Although some Americans were recently arrested, including 17-year old Hunter Moore and Virginia Tech student Benjamin W. Pinkston for identity theft, the Secret Service believes they are minor league compared to the well organized international criminal enterprises in the global data trade. Russia and Eastern Europe sit at the top of the stolen data sector.

Despite well-publicized crackdowns such as Operation Firewall and Operation Rolling Stone, these busts have had little impact on the global market.

One of the more impressive busts netted an American, 22 year old Douglas Cade Harvard, who used contacts with the Russian underworld and the help of a Scottish accomplice to steal $11 million in two years. One scam involved encoding stolen account numbers onto blank cards. The American and Scottish criminal duo withdrew more than $1.3 million from Western banks over a 10-month period. They received the account data from Russian contacts and kicked the majority of funds back to them. The Russian hackers remain at large.
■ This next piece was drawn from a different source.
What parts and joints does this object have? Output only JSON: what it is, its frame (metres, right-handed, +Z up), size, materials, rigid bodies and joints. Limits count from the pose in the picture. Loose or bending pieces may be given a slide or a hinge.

One of the biggest challenges to netting cybercriminals is getting the cooperation of foreign countries.
Officials have to navigate a web of global treaties and rights to privacy in releasing information to foreign law enforcement officials, says Gregory Crabb, an investigator with the United States Postal Inspection Service and the economic crimes division of Interpol. That’s after banks and credit card companies admit they have a problem rather than hushing it up to avoid the publicity. Even when these obstacles are overcome, there is still the challenge of getting the cooperation of foreign investigators.

If you take every precaution to ensure that your clients’ sensitive information is protected and secure and are sensitive to the dangers of cybercrime, you will build a stronger business.